SUPPLIED INFORMATION ->
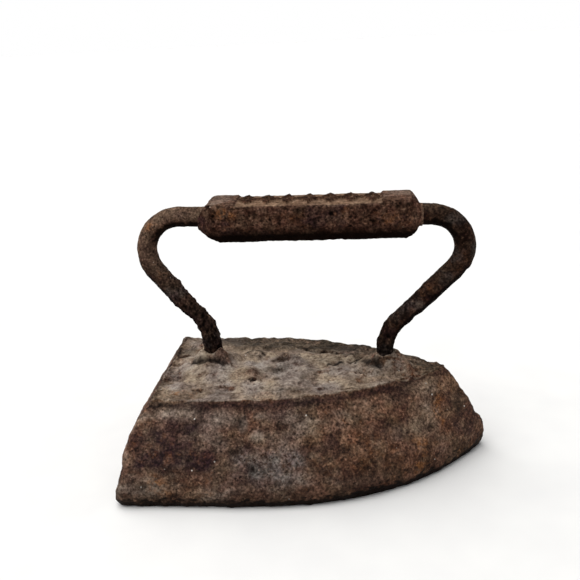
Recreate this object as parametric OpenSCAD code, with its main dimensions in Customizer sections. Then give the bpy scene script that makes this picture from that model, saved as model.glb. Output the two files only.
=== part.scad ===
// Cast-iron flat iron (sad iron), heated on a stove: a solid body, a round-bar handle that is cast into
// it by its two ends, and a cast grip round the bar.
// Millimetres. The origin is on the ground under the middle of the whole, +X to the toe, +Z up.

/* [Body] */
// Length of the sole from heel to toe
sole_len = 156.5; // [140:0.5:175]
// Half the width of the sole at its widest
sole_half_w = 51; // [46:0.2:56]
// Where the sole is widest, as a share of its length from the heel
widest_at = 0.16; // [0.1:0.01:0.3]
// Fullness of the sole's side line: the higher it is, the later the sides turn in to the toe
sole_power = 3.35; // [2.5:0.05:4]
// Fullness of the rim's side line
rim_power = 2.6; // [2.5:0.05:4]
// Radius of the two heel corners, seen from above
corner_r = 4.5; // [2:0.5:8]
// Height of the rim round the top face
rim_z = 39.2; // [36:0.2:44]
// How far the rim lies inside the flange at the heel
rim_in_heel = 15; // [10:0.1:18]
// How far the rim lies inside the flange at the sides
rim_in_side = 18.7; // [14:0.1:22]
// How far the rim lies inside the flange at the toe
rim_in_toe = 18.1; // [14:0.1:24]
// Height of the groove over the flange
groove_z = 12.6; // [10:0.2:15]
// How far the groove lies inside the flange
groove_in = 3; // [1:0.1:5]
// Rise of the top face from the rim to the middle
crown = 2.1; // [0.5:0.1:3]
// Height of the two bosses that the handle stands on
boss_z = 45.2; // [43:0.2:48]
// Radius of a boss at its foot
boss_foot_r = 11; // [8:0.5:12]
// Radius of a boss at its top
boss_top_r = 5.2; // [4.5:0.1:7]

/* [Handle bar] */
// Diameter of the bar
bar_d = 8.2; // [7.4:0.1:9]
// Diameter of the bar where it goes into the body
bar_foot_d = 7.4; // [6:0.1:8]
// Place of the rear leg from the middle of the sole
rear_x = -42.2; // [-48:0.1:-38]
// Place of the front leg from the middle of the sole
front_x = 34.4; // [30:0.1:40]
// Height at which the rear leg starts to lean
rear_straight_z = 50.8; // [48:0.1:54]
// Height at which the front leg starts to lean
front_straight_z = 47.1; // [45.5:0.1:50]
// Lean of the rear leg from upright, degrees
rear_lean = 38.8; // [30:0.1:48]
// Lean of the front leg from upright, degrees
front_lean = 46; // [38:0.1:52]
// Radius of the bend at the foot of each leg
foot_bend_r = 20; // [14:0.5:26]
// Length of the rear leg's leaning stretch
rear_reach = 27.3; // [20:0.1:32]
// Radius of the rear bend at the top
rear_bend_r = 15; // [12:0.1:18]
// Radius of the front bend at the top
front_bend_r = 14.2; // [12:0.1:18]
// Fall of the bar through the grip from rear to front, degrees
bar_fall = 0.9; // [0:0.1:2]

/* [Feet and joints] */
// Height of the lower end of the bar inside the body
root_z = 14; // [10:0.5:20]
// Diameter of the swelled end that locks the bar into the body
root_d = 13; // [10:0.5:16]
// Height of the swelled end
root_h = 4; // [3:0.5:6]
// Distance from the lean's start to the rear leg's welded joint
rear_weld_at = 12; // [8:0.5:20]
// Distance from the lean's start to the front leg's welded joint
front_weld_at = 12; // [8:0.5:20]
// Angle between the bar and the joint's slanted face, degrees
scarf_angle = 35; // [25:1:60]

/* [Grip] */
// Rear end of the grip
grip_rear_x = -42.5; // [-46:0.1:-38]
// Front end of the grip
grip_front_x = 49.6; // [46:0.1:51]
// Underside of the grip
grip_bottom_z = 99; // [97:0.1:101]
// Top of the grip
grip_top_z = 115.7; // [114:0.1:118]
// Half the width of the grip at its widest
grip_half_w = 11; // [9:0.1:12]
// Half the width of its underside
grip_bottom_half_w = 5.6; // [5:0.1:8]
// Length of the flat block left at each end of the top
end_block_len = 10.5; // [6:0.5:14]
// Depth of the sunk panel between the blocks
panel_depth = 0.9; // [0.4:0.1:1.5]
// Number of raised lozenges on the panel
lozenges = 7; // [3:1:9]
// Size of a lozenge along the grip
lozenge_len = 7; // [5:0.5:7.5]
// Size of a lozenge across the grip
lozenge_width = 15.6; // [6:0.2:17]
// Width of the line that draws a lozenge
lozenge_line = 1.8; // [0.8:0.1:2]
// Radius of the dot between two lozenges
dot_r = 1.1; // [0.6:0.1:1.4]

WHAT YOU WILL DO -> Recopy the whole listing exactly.

PROBLEM SOLUTION ->
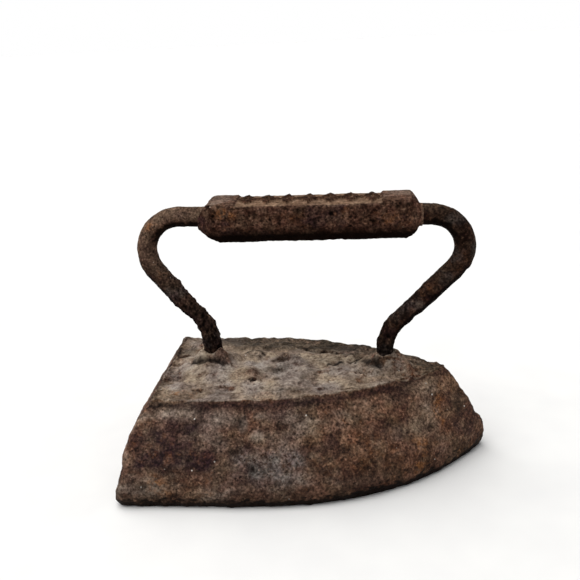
Recreate this object as parametric OpenSCAD code, with its main dimensions in Customizer sections. Then give the bpy scene script that makes this picture from that model, saved as model.glb. Output the two files only.
=== part.scad ===
// Cast-iron flat iron (sad iron), heated on a stove: a solid body, a round-bar handle that is cast into
// it by its two ends, and a cast grip round the bar.
// Millimetres. The origin is on the ground under the middle of the whole, +X to the toe, +Z up.

/* [Body] */
// Length of the sole from heel to toe
sole_len = 156.5; // [140:0.5:175]
// Half the width of the sole at its widest
sole_half_w = 51; // [46:0.2:56]
// Where the sole is widest, as a share of its length from the heel
widest_at = 0.16; // [0.1:0.01:0.3]
// Fullness of the sole's side line: the higher it is, the later the sides turn in to the toe
sole_power = 3.35; // [2.5:0.05:4]
// Fullness of the rim's side line
rim_power = 2.6; // [2.5:0.05:4]
// Radius of the two heel corners, seen from above
corner_r = 4.5; // [2:0.5:8]
// Height of the rim round the top face
rim_z = 39.2; // [36:0.2:44]
// How far the rim lies inside the flange at the heel
rim_in_heel = 15; // [10:0.1:18]
// How far the rim lies inside the flange at the sides
rim_in_side = 18.7; // [14:0.1:22]
// How far the rim lies inside the flange at the toe
rim_in_toe = 18.1; // [14:0.1:24]
// Height of the groove over the flange
groove_z = 12.6; // [10:0.2:15]
// How far the groove lies inside the flange
groove_in = 3; // [1:0.1:5]
// Rise of the top face from the rim to the middle
crown = 2.1; // [0.5:0.1:3]
// Height of the two bosses that the handle stands on
boss_z = 45.2; // [43:0.2:48]
// Radius of a boss at its foot
boss_foot_r = 11; // [8:0.5:12]
// Radius of a boss at its top
boss_top_r = 5.2; // [4.5:0.1:7]

/* [Handle bar] */
// Diameter of the bar
bar_d = 8.2; // [7.4:0.1:9]
// Diameter of the bar where it goes into the body
bar_foot_d = 7.4; // [6:0.1:8]
// Place of the rear leg from the middle of the sole
rear_x = -42.2; // [-48:0.1:-38]
// Place of the front leg from the middle of the sole
front_x = 34.4; // [30:0.1:40]
// Height at which the rear leg starts to lean
rear_straight_z = 50.8; // [48:0.1:54]
// Height at which the front leg starts to lean
front_straight_z = 47.1; // [45.5:0.1:50]
// Lean of the rear leg from upright, degrees
rear_lean = 38.8; // [30:0.1:48]
// Lean of the front leg from upright, degrees
front_lean = 46; // [38:0.1:52]
// Radius of the bend at the foot of each leg
foot_bend_r = 20; // [14:0.5:26]
// Length of the rear leg's leaning stretch
rear_reach = 27.3; // [20:0.1:32]
// Radius of the rear bend at the top
rear_bend_r = 15; // [12:0.1:18]
// Radius of the front bend at the top
front_bend_r = 14.2; // [12:0.1:18]
// Fall of the bar through the grip from rear to front, degrees
bar_fall = 0.9; // [0:0.1:2]

/* [Feet and joints] */
// Height of the lower end of the bar inside the body
root_z = 14; // [10:0.5:20]
// Diameter of the swelled end that locks the bar into the body
root_d = 13; // [10:0.5:16]
// Height of the swelled end
root_h = 4; // [3:0.5:6]
// Distance from the lean's start to the rear leg's welded joint
rear_weld_at = 12; // [8:0.5:20]
// Distance from the lean's start to the front leg's welded joint
front_weld_at = 12; // [8:0.5:20]
// Angle between the bar and the joint's slanted face, degrees
scarf_angle = 35; // [25:1:60]

/* [Grip] */
// Rear end of the grip
grip_rear_x = -42.5; // [-46:0.1:-38]
// Front end of the grip
grip_front_x = 49.6; // [46:0.1:51]
// Underside of the grip
grip_bottom_z = 99; // [97:0.1:101]
// Top of the grip
grip_top_z = 115.7; // [114:0.1:118]
// Half the width of the grip at its widest
grip_half_w = 11; // [9:0.1:12]
// Half the width of its underside
grip_bottom_half_w = 5.6; // [5:0.1:8]
// Length of the flat block left at each end of the top
end_block_len = 10.5; // [6:0.5:14]
// Depth of the sunk panel between the blocks
panel_depth = 0.9; // [0.4:0.1:1.5]
// Number of raised lozenges on the panel
lozenges = 7; // [3:1:9]
// Size of a lozenge along the grip
lozenge_len = 7; // [5:0.5:7.5]
// Size of a lozenge across the grip
lozenge_width = 15.6; // [6:0.2:17]
// Width of the line that draws a lozenge
lozenge_line = 1.8; // [0.8:0.1:2]
// Radius of the dot between two lozenges
dot_r = 1.1; // [0.6:0.1:1.4]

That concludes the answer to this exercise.